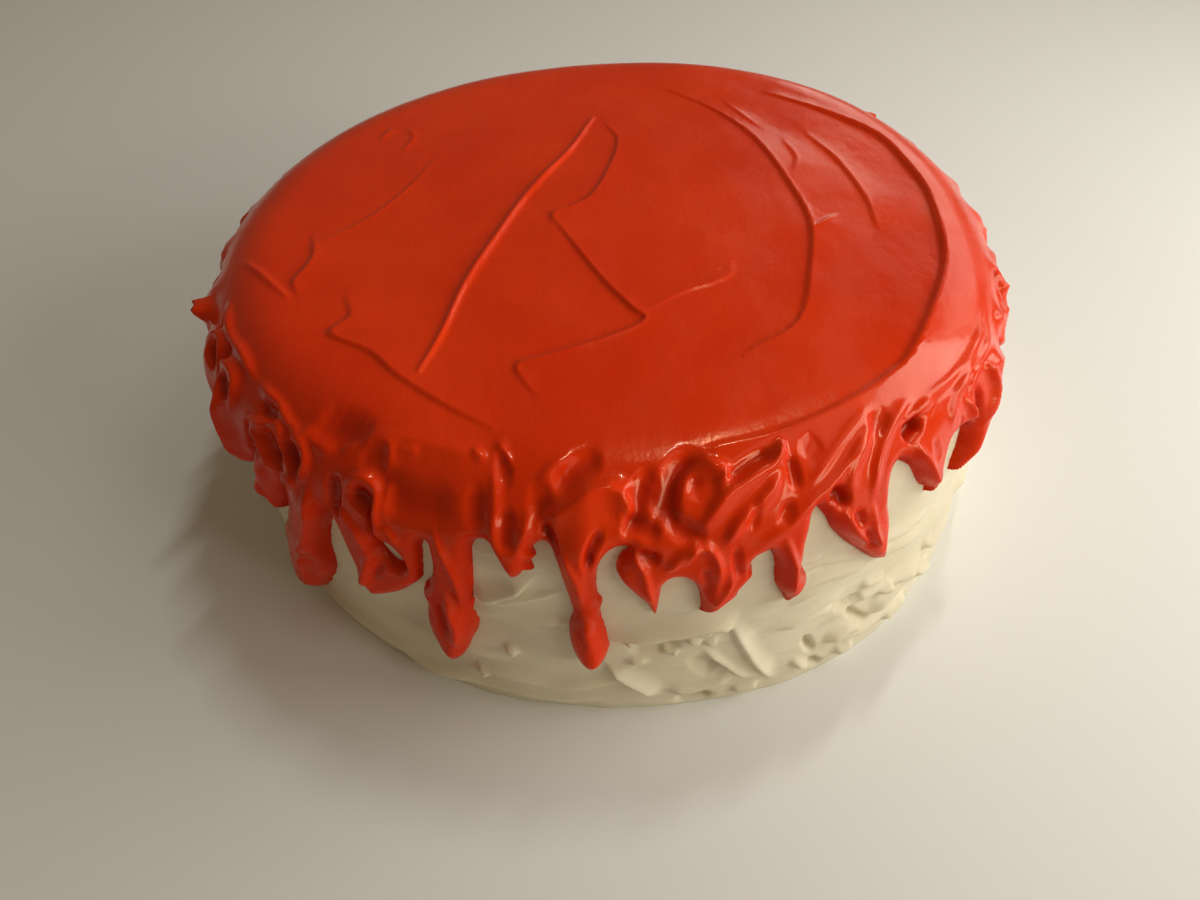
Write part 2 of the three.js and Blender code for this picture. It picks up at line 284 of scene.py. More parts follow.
# %% Marks in the cream
CREAM_MARKS = [
    # ledges left of the middle, and the smear under the stub
    (1.4, 7, 1.1, [(-106.6, 46), (-104, 43.6), (-101.6, 40.4), (-99.4, 36.6)]),
    (0.6, 2.4, 1.2, [(-104.4, 47.4), (-100, 43.4), (-96, 40)]),
    (0.8, 5, 1.1, [(-109, 51.2), (-103, 50.4), (-99, 51), (-96, 53)]),
    (0.9, 1.7, [(-104.5, 66.2), (-103.3, 67.2), (-103.5, 68.8)]),
    (1.0, 5, 1.3, [(-113, 82), (-107, 79.2), (-103, 79.6), (-99, 80.6), (-95, 79.6), (-91, 79)]),
    (0.7, 2.4, 3, [(-123, 88.8), (-115, 86.4), (-105, 87), (-98, 87.8), (-93, 86.4)]),
    (0.6, 1.5, [(-107.4, 79.6), (-108.6, 77.8)]), (-0.5, 7, [(-121, 64), (-111, 60), (-99, 62)]),
    (0.5, 6, 1.6, [(-124, 70), (-113, 72), (-104, 73)]),
    # the plateau right of the long round drip, its ledge and the torn patch below
    (1.4, 7, 1.1, [(-93, 57.8), (-86, 57), (-80, 56.2), (-77.4, 57), (-75.8, 60)]),
    (1.2, 6, 1.4, [(-91.8, 69.6), (-90, 75), (-88, 80), (-85.8, 86)]),
    (-0.9, 4.4, [(-89, 62.6), (-82, 63)]), (0.8, 1.6, [(-89.2, 60.4), (-87, 61)]),
    (0.8, 1.4, 1.6, [(-85.2, 59.8), (-83.4, 62.4)]), (0.8, 1.4, 1.6, [(-84.8, 64.8), (-82.6, 66.8)]),
    (0.7, 1.3, [(-81.6, 61.8), (-79.8, 63.4)]), (0.7, 2, [(-88.8, 68.6), (-86.8, 69)]),
    (0.6, 1.2, 1.4, [(-80.4, 59.4), (-78.2, 60.6)]), (0.6, 1.2, 1.4, [(-79.4, 64.4), (-77.6, 64)]),
    # the two lips that run down to the foot
    (1.0, 5, 1.4, [(-76, 58.6), (-75, 65), (-74, 71), (-73, 77), (-71.8, 82), (-70.4, 88)]),
    (0.8, 2.2, 1.4, [(-79.4, 67.6), (-78, 71.6), (-76.4, 76.4), (-74.8, 81), (-71.8, 86)]),
    (-1.0, 4, [(-80.4, 72), (-77.6, 79)]), (0.9, 3, 1.4, [(-84.6, 84.4), (-80, 84), (-75.4, 82.8)]),
    (-1.3, 2.2, [(-83.4, 90), (-78.4, 90)]), (0.8, 2, [(-76, 88.6), (-72, 88.4)]),
    # lumps and creases on the right
    (0.4, 1.1, [(-68.4, 41.8), (-64, 43)]), (0.4, 1.1, [(-68.2, 45), (-64, 46)]),
    (0.4, 1.1, [(-67.8, 48.2), (-63.6, 48.8)]),
    (0.6, 5, 1.5, [(-72, 54), (-64, 53), (-56, 55.6), (-47, 54)]),
    (-1.1, 1.4, [(-58.8, 72.6), (-57, 78), (-55.2, 81.8)]),
    (1.2, 2.6, 3.2, [(-62.8, 80.6), (-59, 79.2), (-56.4, 81.4)]),
    (-1.1, 1.4, [(-65.4, 75.6), (-64.3, 82.4)]), (-1.2, 1.5, [(-64.8, 85.2), (-62.8, 91)]),
    (1.0, 2.2, [(-67, 84), (-65.6, 86.6)]), (1.0, 2.6, [(-61, 87.2), (-58, 86)]),
    (-0.8, 3, [(-59.6, 70), (-57.2, 71)]), (0.7, 3, [(-56.6, 65.6), (-52, 69)]),
    (0.8, 3, 1.4, [(-69.6, 68), (-65, 66.6), (-61, 67.4)]),
    (0.7, 4, 1.6, [(-52, 60), (-44, 62.6), (-38, 62)]), (1.2, 4, 3, [(-55, 80.6), (-50, 77), (-44.6, 76)]),
    (1.1, 3, [(-52.6, 86.6), (-47, 84.4)]), (1.1, 3, [(-44.4, 82), (-40, 84.4)]),
    (-0.8, 2, [(-49, 80.6), (-46.6, 82)]), (0.9, 2, [(-53.4, 74), (-50.6, 73)]),
    (1.0, 2, [(-42, 74), (-39.4, 76)]),
    # long smears that rise to the right
    (0.6, 3, 1.2, [(-56.2, 49.4), (-49.8, 53.6), (-42.2, 57.8)]),
    (0.5, 4, 1.2, [(-68.2, 59.4), (-62.4, 56.6), (-55.8, 56)]),
    (0.6, 3.4, 1.2, [(-63.2, 75), (-56.2, 72), (-47.2, 75.2), (-41.4, 77)]),
    (0.5, 3, 1.2, [(-71.6, 66.2), (-65, 64.4), (-58.8, 64)]),
    (0.6, 3, 1.4, [(-60, 84), (-53.6, 84.8), (-48.4, 82.4)]),
    (0.5, 3, 1.2, [(-65.6, 44.2), (-59.8, 49.2), (-52.6, 55.8)]),
]
CREAM_SEED = 11
LEDGES = 34
CREAM_COPIES = 60
SEAM_REACH = 28.0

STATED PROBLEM
Print the listing above in its entirety, with every line exact.

FINISHED TASK
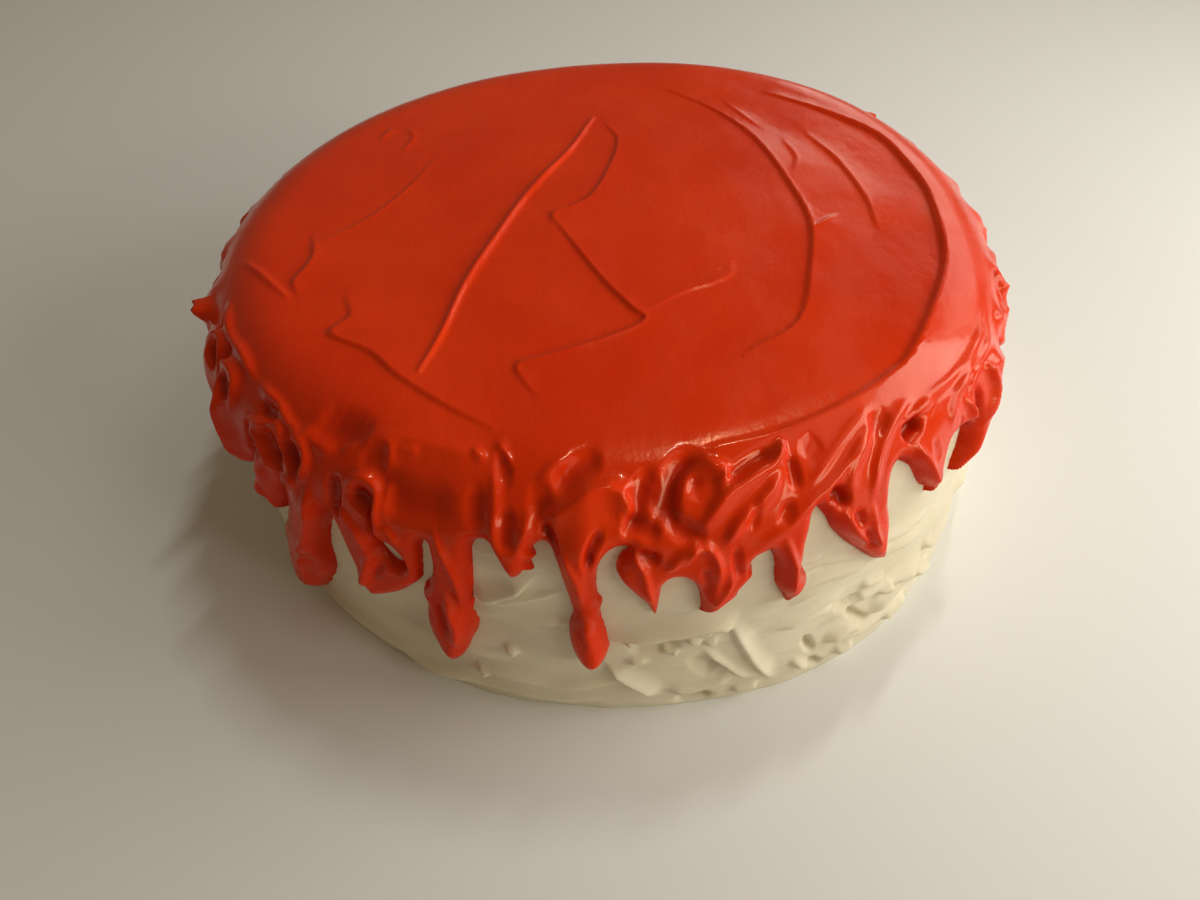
Write part 2 of the three.js and Blender code for this picture. It picks up at line 284 of scene.py. More parts follow.
# %% Marks in the cream
CREAM_MARKS = [
    # ledges left of the middle, and the smear under the stub
    (1.4, 7, 1.1, [(-106.6, 46), (-104, 43.6), (-101.6, 40.4), (-99.4, 36.6)]),
    (0.6, 2.4, 1.2, [(-104.4, 47.4), (-100, 43.4), (-96, 40)]),
    (0.8, 5, 1.1, [(-109, 51.2), (-103, 50.4), (-99, 51), (-96, 53)]),
    (0.9, 1.7, [(-104.5, 66.2), (-103.3, 67.2), (-103.5, 68.8)]),
    (1.0, 5, 1.3, [(-113, 82), (-107, 79.2), (-103, 79.6), (-99, 80.6), (-95, 79.6), (-91, 79)]),
    (0.7, 2.4, 3, [(-123, 88.8), (-115, 86.4), (-105, 87), (-98, 87.8), (-93, 86.4)]),
    (0.6, 1.5, [(-107.4, 79.6), (-108.6, 77.8)]), (-0.5, 7, [(-121, 64), (-111, 60), (-99, 62)]),
    (0.5, 6, 1.6, [(-124, 70), (-113, 72), (-104, 73)]),
    # the plateau right of the long round drip, its ledge and the torn patch below
    (1.4, 7, 1.1, [(-93, 57.8), (-86, 57), (-80, 56.2), (-77.4, 57), (-75.8, 60)]),
    (1.2, 6, 1.4, [(-91.8, 69.6), (-90, 75), (-88, 80), (-85.8, 86)]),
    (-0.9, 4.4, [(-89, 62.6), (-82, 63)]), (0.8, 1.6, [(-89.2, 60.4), (-87, 61)]),
    (0.8, 1.4, 1.6, [(-85.2, 59.8), (-83.4, 62.4)]), (0.8, 1.4, 1.6, [(-84.8, 64.8), (-82.6, 66.8)]),
    (0.7, 1.3, [(-81.6, 61.8), (-79.8, 63.4)]), (0.7, 2, [(-88.8, 68.6), (-86.8, 69)]),
    (0.6, 1.2, 1.4, [(-80.4, 59.4), (-78.2, 60.6)]), (0.6, 1.2, 1.4, [(-79.4, 64.4), (-77.6, 64)]),
    # the two lips that run down to the foot
    (1.0, 5, 1.4, [(-76, 58.6), (-75, 65), (-74, 71), (-73, 77), (-71.8, 82), (-70.4, 88)]),
    (0.8, 2.2, 1.4, [(-79.4, 67.6), (-78, 71.6), (-76.4, 76.4), (-74.8, 81), (-71.8, 86)]),
    (-1.0, 4, [(-80.4, 72), (-77.6, 79)]), (0.9, 3, 1.4, [(-84.6, 84.4), (-80, 84), (-75.4, 82.8)]),
    (-1.3, 2.2, [(-83.4, 90), (-78.4, 90)]), (0.8, 2, [(-76, 88.6), (-72, 88.4)]),
    # lumps and creases on the right
    (0.4, 1.1, [(-68.4, 41.8), (-64, 43)]), (0.4, 1.1, [(-68.2, 45), (-64, 46)]),
    (0.4, 1.1, [(-67.8, 48.2), (-63.6, 48.8)]),
    (0.6, 5, 1.5, [(-72, 54), (-64, 53), (-56, 55.6), (-47, 54)]),
    (-1.1, 1.4, [(-58.8, 72.6), (-57, 78), (-55.2, 81.8)]),
    (1.2, 2.6, 3.2, [(-62.8, 80.6), (-59, 79.2), (-56.4, 81.4)]),
    (-1.1, 1.4, [(-65.4, 75.6), (-64.3, 82.4)]), (-1.2, 1.5, [(-64.8, 85.2), (-62.8, 91)]),
    (1.0, 2.2, [(-67, 84), (-65.6, 86.6)]), (1.0, 2.6, [(-61, 87.2), (-58, 86)]),
    (-0.8, 3, [(-59.6, 70), (-57.2, 71)]), (0.7, 3, [(-56.6, 65.6), (-52, 69)]),
    (0.8, 3, 1.4, [(-69.6, 68), (-65, 66.6), (-61, 67.4)]),
    (0.7, 4, 1.6, [(-52, 60), (-44, 62.6), (-38, 62)]), (1.2, 4, 3, [(-55, 80.6), (-50, 77), (-44.6, 76)]),
    (1.1, 3, [(-52.6, 86.6), (-47, 84.4)]), (1.1, 3, [(-44.4, 82), (-40, 84.4)]),
    (-0.8, 2, [(-49, 80.6), (-46.6, 82)]), (0.9, 2, [(-53.4, 74), (-50.6, 73)]),
    (1.0, 2, [(-42, 74), (-39.4, 76)]),
    # long smears that rise to the right
    (0.6, 3, 1.2, [(-56.2, 49.4), (-49.8, 53.6), (-42.2, 57.8)]),
    (0.5, 4, 1.2, [(-68.2, 59.4), (-62.4, 56.6), (-55.8, 56)]),
    (0.6, 3.4, 1.2, [(-63.2, 75), (-56.2, 72), (-47.2, 75.2), (-41.4, 77)]),
    (0.5, 3, 1.2, [(-71.6, 66.2), (-65, 64.4), (-58.8, 64)]),
    (0.6, 3, 1.4, [(-60, 84), (-53.6, 84.8), (-48.4, 82.4)]),
    (0.5, 3, 1.2, [(-65.6, 44.2), (-59.8, 49.2), (-52.6, 55.8)]),
]
CREAM_SEED = 11
LEDGES = 34
CREAM_COPIES = 60
SEAM_REACH = 28.0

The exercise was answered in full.